Reuse is tremendously important in a market that has no volume yet so our general philosophy is to get as much reuse out of the basestations that exist today.

We already have devices that can do femtocells. Maybe they don’t hit the BoM but they have a much lower NRE and that’s vitally important.

Software is the dominant cost for our customers and the key issue in the time to market. It’s the thing that they do well and get reuse from.

Reuse from the macro cell to the micro cell to the pico cell has been tremendously important so they don’t have to start from scratch for the femto cell.

If you are late you lose a lot of money, and this applies not just to femtocells or LTE but to W-CDMA and to HSPA, and this will continue to happen to silicon companies as well as equipment companies. It’s better to put a little more money up front and perhaps even spend a little more on unit cost to hit the market window. A lower NRE beats a slightly higher unit price and the shared NRE beats a slightly higher unit price.

We build these devices not to destroy our business but to have a path to optimisation, so we want to build the right thing at the right time on the right process – our business is always cutting edge. But my finance director will not let me build these parts until there is a clear market.

I think the business model also needs to be tested in field trials. Femtocells at the end of the day is an unknown market, and we can provide the BoM optimisation, or the macro basestation reuse approach. TI is the only one to provide both models. But don’t over optimise for femtocells as you will lose on the NRE.
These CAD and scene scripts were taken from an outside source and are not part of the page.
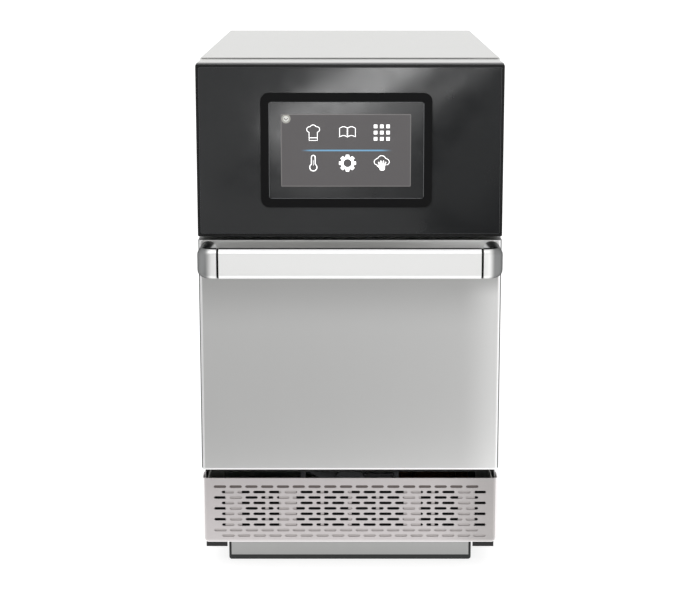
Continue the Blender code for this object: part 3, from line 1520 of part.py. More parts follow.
def cooling_fan_rotor():
    """A hub with pitched blades and the shaft that turns in the frame's hub."""
    front = FAN_FRONT + FAN_FRONT_GAP
    centre = (0, behind(front + FAN_ROTOR_DEPTH / 2), FAN_CENTRE_Z)
    rotor = cylinder(
        "cooling_fan_rotor", centre, (0, 1, 0), FAN_HUB_RADIUS, FAN_ROTOR_DEPTH, ROUND_SIDES
    )
    tip = FAN_SIZE / 2 - FAN_FRAME_WALL - FAN_TIP_GAP
    root = FAN_HUB_RADIUS - FAN_BLADE_THICKNESS
    reach = (FAN_BLADE_CHORD / 2) * math.cos(FAN_BLADE_PITCH)
    length = math.sqrt(tip**2 - reach**2)

    def blade(bm, n):
        turn = Matrix.Rotation(2 * math.pi * n / FAN_BLADES, 4, "Y")
        pitch = Matrix.Rotation(FAN_BLADE_PITCH, 4, "X")
        place = Matrix.Translation(centre) @ turn @ pitch
        chord = min(FAN_BLADE_CHORD, FAN_ROTOR_DEPTH / math.sin(FAN_BLADE_PITCH) - FAN_FRONT_GAP)
        box_copy(bm, (root, length), span(0, FAN_BLADE_THICKNESS), span(0, chord), place)

    join(rotor, repeated("blades", blade, range(FAN_BLADES)))
    shaft_length = SEAT_GAP + FAN_ARM_THICKNESS + FAN_SHAFT
    shaft_y = behind(front + FAN_ROTOR_DEPTH - FAN_SHAFT + shaft_length / 2)
    shaft_place = (0, shaft_y, FAN_CENTRE_Z)
    join(rotor, cylinder("shaft", shaft_place, (0, 1, 0), FAN_SHAFT, shaft_length, FINE_SIDES))
    return black_part(rotor, 0.5)


# Electronics


def electronics_shelf():
    """A tray with upturned flanges over the insulation."""
    half = SIDE_INNER_X - SEAT_GAP
    outline = [(-half, SHELF_Z), (half, SHELF_Z), (half, SHELF_Z + SHELF_FLANGE)]
    outline += [(half - SHEET, SHELF_Z + SHELF_FLANGE), (half - SHEET, SHELF_Z + SHEET)]
    outline += [(SHEET - half, SHELF_Z + SHEET), (SHEET - half, SHELF_Z + SHELF_FLANGE)]
    outline += [(-half, SHELF_Z + SHELF_FLANGE)]
    y = (behind(HEAD_DEPTH + 2 * SEAT_GAP), BACK_Y - SHELF_REAR_GAP)
    return steel(plate("electronics_shelf", [outline], "front", *y), "#b9bbbd", 0.4)


def relay_board():
    """A board on four pegs with a row of relays."""
    foot = SHELF_Z + SHEET + SEAT_GAP
    under = foot + RELAY_BOARD_STANDOFF
    middle = RELAY_BOARD_FRONT + RELAY_BOARD_DEPTH / 2
    top = under + BOARD_THICKNESS
    board = block(
        "relay_board", span(0, RELAY_BOARD_WIDTH), span(behind(middle), RELAY_BOARD_DEPTH), (under, top)
    )
    length = RELAY_BOARD_STANDOFF + BOARD_THICKNESS / 2
    inset = SCREEN_BOARD_BORDER

    def peg(bm, place):
        centre = (
            place[0] * (RELAY_BOARD_WIDTH / 2 - inset),
            behind(middle) + place[1] * (RELAY_BOARD_DEPTH / 2 - inset),
            foot + length / 2,
        )
        rod_copy(bm, centre, (0, 0, 1), STANDOFF_RADIUS, length, 8)

    def relay(bm, n):
        x = (n - (RELAYS - 1) / 2) * RELAY_PITCH
        z = (top - BOARD_THICKNESS / 2, top + RELAY_HEIGHT)
        box_copy(bm, span(x, RELAY_WIDTH), span(behind(middle), RELAY_DEPTH), z)

    join(board, repeated("pegs", peg, [(-1, -1), (1, -1), (1, 1), (-1, 1)]))
    join(board, repeated("relays", relay, range(RELAYS)))
    return finish(board, "#1f5a38", 0.5)


# Door switches


def interlock_switch(label, side):
    front = FRAME_BACK + SEAT_GAP
    body = block(
        f"interlock_switch_{label}",
        span(side * PLUNGER_X, SWITCH_WIDTH),
        (behind(front), behind(front + SWITCH_LENGTH)),
        span(PLUNGER_Z, SWITCH_WIDTH),
    )
    depth = SWITCH_LENGTH - SWITCH_END_WALL
    length = depth + CUT_OVERRUN
    bore = cylinder(
        "bore",
        (side * PLUNGER_X, behind(front + depth - length / 2), PLUNGER_Z),
        (0, 1, 0),
        PLUNGER_RADIUS + SEAT_GAP,
        length,
        FINE_SIDES,
    )
    return finish(cut(body, bore), "#8c2f22", 0.5)


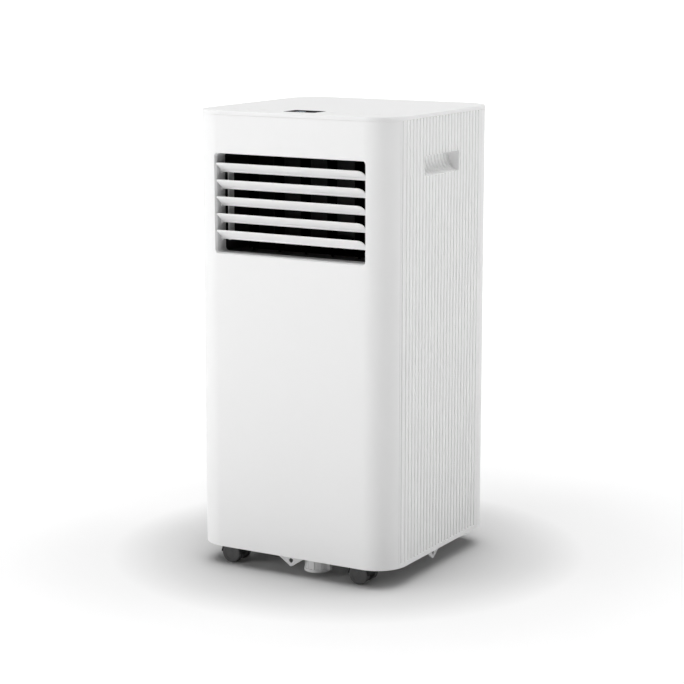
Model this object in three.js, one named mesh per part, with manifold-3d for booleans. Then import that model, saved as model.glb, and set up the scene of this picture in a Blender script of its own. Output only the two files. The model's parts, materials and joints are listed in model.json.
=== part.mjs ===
// Portable air conditioner on four twin-wheel casters, in millimetres, +Z up.
// The origin is on the floor under the middle of the bounding box, and the front faces -Y.
// Each mesh is one closed solid. Pieces that meet keep the clearance GAP.
import * as THREE from 'three';
import { mergeVertices } from 'three/addons/utils/BufferGeometryUtils.js';
import Module from 'manifold-3d';

const wasm = await Module();
wasm.setup();

// ---- Driving dimensions -------------------------------------------------------------------

// Overall
const WIDTH = 345;               // casing, left to right
const BODY_DEPTH = 335;          // casing, front face to rear face
const HEIGHT = 703;              // floor to the top face
const COLLAR_REACH = 20;         // exhaust collar behind the rear face
const CASTER_LIFT = 31;          // floor to the lower edge of the casing

// Casing
const WALL = 2.6;                // moulded wall of every casing panel
const FRONT_RADIUS = 48;         // upright front corners
const REAR_RADIUS = 46;          // upright rear corners
const GAP = 0.3;                 // clearance between pieces that meet
const SEAM = 0.6;                // open joint line between casing panels

// Facets of round shapes
const ROUND_SIDES = 20;
const SMALL_SIDES = 12;
const CORNER_ARC = 5;            // half the facets of a casing corner
const HIDDEN_ARC = 3;            // the same inside the casing
const SMALL_ARC = 3;             // the same on small rounded corners
const PIN_SIDES = 8;             // small pins and their holes
const PIPE_SIDES = 6;

// Casing seams
const FRONT_WRAP = 32;           // how far the front panel reaches round the corners
const REAR_WRAP = 48;            // how far the rear panel reaches round the corners
const COVER_SKIRT = 6;           // visible edge band of the top cover
const COVER_PLATE = 3;           // thickness of the top cover
const COVER_ROUND = 1.6;         // bevel of its upper edge

// Side ribs
const RIB_COUNT = 25;            // grooves on each side
const RIB_START = 36;            // front face to the first groove
const RIB_PITCH = 10.05;
const RIB_WIDTH = 3.4;
const RIB_DEPTH = 1.5;
const RIB_FOOT = 7;              // plain band under the grooves

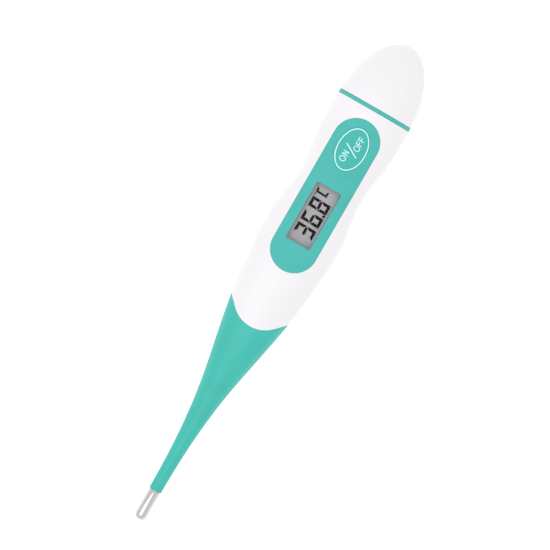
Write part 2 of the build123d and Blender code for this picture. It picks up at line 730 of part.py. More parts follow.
neck_space = rod(NECK_R, SLEEVE_END_Y, SLEEVE_END_Y + NECK_LENGTH)
for index, pivot in enumerate(PIVOTS):
    last = index == len(PIVOTS) - 1
    end_y = SLEEVE_END_Y if last else rim_y(PIVOTS[index + 1])
    if last:
        far_space = neck_space
    else:
        far_space = ball(ball_radius(PIVOTS[index + 1]) + BALL_CLEARANCE, PIVOTS[index + 1])
    stretch = sleeve_bar(end_y, pivot)
    knuckle = ball(ball_radius(pivot), pivot)
    with BuildPart() as sleeve_piece:
        add(stretch)
        add(knuckle)
        add(axis_space, mode=Mode.SUBTRACT)
        add(far_space, mode=Mode.SUBTRACT)
    sleeve_piece.part.label = f"sleeve_{index + 1}"
    export_step(sleeve_piece.part, f"parts/sleeve_{index + 1}.step")

# ---------------------------------------------------------------- metal tip and sensor
tip_outside = tip_bar(METAL_R, SLEEVE_END_Y)
tip_inside = tip_bar(METAL_R - METAL_WALL, SLEEVE_END_Y - METAL_WALL)
neck_bore = rod(NECK_R - NECK_WALL, SLEEVE_END_Y - 1, SLEEVE_END_Y + NECK_LENGTH)
with BuildPart() as metal_tip:
    add(tip_outside)
    add(neck_space)
    add(tip_inside, mode=Mode.SUBTRACT)
    add(neck_bore, mode=Mode.SUBTRACT)
metal_tip.part.label = "metal_tip"
export_step(metal_tip.part, "parts/metal_tip.step")

with BuildPart() as sensor_bead:
    add(ball(BEAD_R, BEAD_Y))
    add(leads_space, mode=Mode.SUBTRACT)
sensor_bead.part.label = "sensor_bead"
export_step(sensor_bead.part, "parts/sensor_bead.step")

with BuildPart() as tip_potting:
    add(tip_bar(METAL_R - METAL_WALL, POTTING_REAR_Y))
    add(ball(BEAD_R, BEAD_Y), mode=Mode.SUBTRACT)
    add(leads_space, mode=Mode.SUBTRACT)
tip_potting.part.label = "tip_potting"
export_step(tip_potting.part, "parts/tip_potting.step")

with BuildPart() as sensor_leads:
    add(leads_space)
sensor_leads.part.label = "sensor_leads"
export_step(sensor_leads.part, "parts/sensor_leads.step")
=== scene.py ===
"""The look of the digital thermometer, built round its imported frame. Lengths are metres."""

import json
import math

import bmesh
import bpy
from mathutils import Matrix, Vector

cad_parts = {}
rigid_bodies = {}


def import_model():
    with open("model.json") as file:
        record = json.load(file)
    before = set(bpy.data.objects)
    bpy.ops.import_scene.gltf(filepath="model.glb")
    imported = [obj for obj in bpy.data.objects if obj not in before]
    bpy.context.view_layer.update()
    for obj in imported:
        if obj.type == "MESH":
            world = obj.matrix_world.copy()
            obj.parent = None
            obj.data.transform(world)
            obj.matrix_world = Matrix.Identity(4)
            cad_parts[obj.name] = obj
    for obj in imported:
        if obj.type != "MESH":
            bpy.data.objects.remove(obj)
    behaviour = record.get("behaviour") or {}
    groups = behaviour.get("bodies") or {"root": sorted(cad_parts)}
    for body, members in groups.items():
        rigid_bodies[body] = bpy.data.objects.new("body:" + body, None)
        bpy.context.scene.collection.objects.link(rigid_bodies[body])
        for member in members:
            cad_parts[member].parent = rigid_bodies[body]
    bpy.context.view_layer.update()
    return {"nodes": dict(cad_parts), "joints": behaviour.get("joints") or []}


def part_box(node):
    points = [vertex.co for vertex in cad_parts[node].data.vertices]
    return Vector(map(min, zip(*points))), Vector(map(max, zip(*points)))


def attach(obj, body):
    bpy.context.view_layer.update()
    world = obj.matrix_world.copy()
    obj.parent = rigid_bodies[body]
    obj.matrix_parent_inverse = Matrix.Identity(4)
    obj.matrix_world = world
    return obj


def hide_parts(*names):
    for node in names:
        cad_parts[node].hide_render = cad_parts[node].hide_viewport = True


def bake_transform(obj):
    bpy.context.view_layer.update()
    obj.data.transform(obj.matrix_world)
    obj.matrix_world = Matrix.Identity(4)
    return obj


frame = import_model()

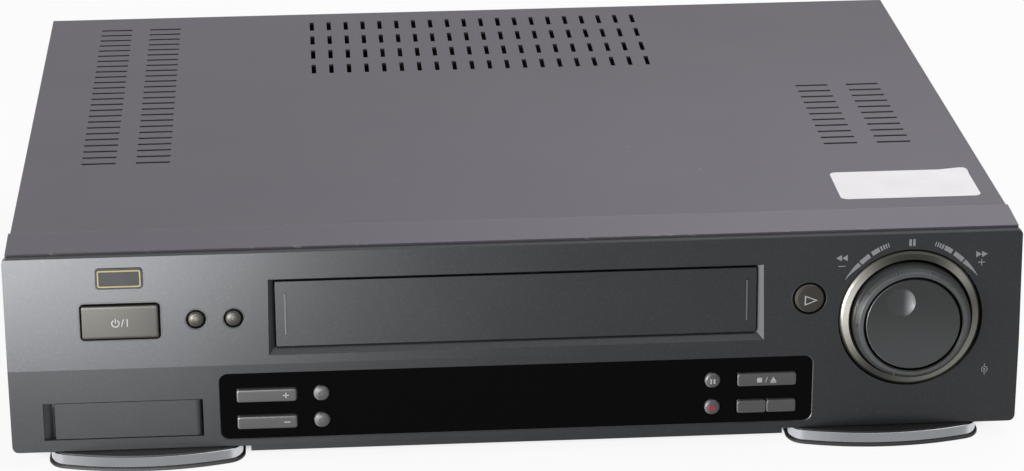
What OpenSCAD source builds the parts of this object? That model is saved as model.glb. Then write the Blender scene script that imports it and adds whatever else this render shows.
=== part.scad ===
// Front-loading video cassette recorder, modelled as it comes apart on a bench.
// X runs left to right seen from the front, Y runs from the front to the rear, Z is up.
// The origin is on the floor, under the middle of the machine.

/* [Body] */
// Width of the front moulding
body_w = 400; // [380:1:430]
// Height from the floor to the top of the cover
body_h = 90; // [88:1:100]
// Depth from the front face to the rear edge of the cover
body_d = 330; // [325:1:360]
// Height of the feet
foot_h = 6; // [5:0.5:8]
// Thickness of the sheet steel of the cover and the rear panel
sheet = 1.0; // [0.8:0.1:1.2]
// Wall of the plastic mouldings
wall = 2.2; // [1.8:0.1:2.6]
// How far the front plate stands out past the cover at each side
plate_lap = 2.0; // [1.5:0.1:3]

/* [Front face] */
// Thickness of the front plate
plate_t = 3.0; // [2.6:0.1:3.4]
// Height of the lower face, from its bottom edge to the crease
crease_rise = 35.6; // [33:0.2:36.4]
// How far the crease stands in front of the top edge
face_lean = 0.7; // [0:0.1:1]
// How far the lower face falls back from the crease to the bottom edge
face_tuck = 2.3; // [1.5:0.1:2.5]
// Radius of the two lower corners of the front plate
corner_r = 3; // [2:0.5:6]
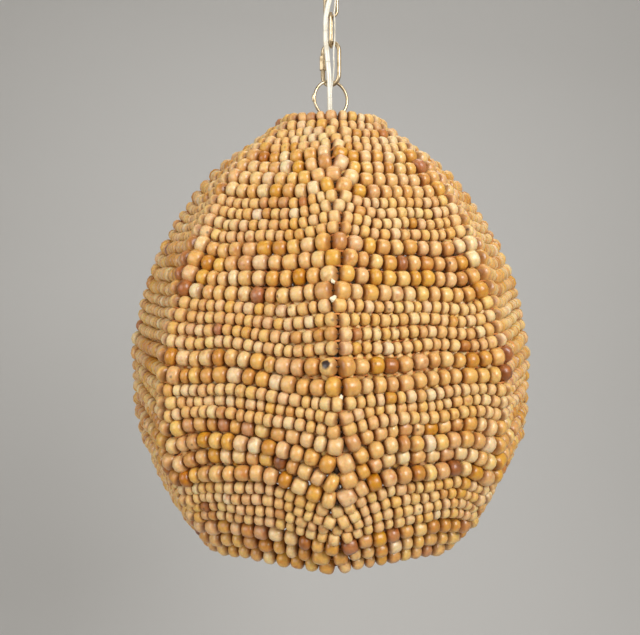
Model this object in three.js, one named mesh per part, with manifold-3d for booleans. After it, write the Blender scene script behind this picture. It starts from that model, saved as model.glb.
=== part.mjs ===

NF: How do you see the future for TI in wireless infrastructure?

AG: Moving to OFDM for LTE is more back to our roots, more so than W-CDMA. There, chip rate processing was a challenge and we did have to come up with some accelerators.

With OFDM it’s the complexity on the number of different ways you need to run the modem that’s the issue. It's quite a dynamic system so we need to design for more than the worst case.

I think the DSPs will have more impact on MIMO arrays – this is good stuff, we like it!